The bearish channel represents the opposite: prevailing downward momentum. Ethereum’s price chart illustrates how descending lows indicate a consistent decrease in demand. When the price tests the upper trend line and closes below, traders often open short positions. The stop-loss is placed above resistance, allowing profits to be realized as new lower lows emerge.

Lateral Channels

Lateral channels emerge when the quote oscillates irregularly within a range, without defining a clear direction. Two parallel lines delimit support and resistance. This setup typically indicates low trading volume, low volatility, or indecision among market participants.

Trading Strategies with Channels

Trading within the Range in Lateral Channels

Sells: Can be executed near the upper line (resistance) with a stop-loss immediately above the parallel line. The defensive stop-loss is positioned close to the lower level.

Buys: Positions are captured above the lower support (support) with protection below the trend line.

To optimize entries and exits, incorporate technical indicators such as RSI, Stochastic RSI, or MACD to validate signals.

Operating Breakouts of Lateral Channels

The second approach involves waiting for the channel to break.
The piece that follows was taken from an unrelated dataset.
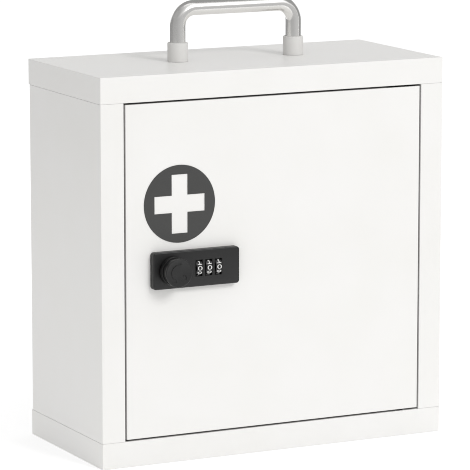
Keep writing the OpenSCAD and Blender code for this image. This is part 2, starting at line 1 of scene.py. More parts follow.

Lateral ranges can break upward or downward, usually driven by fundamental factors.

Validation requires at least two candles closing outside the channel to confirm the breakout. For example, when ETH/USDT broke downward from the lateral channel, it presented an excellent selling opportunity for active traders.

Final Considerations

Trend lines and channels are proven tools that have validated their effectiveness in technical analysis for decades. Many traders face difficulties in their practical application due to misinterpretations of how market trends work.

Mastering the art of drawing and operating these structures significantly improves the ability to read market direction and make informed decisions. When integrated with other technical indicators, trend analysis becomes a powerful system that amplifies market forecasts and operational success rates.

Maintain focus on these fundamental principles, refine your drawing technique, and you will see how the trend works in your favor.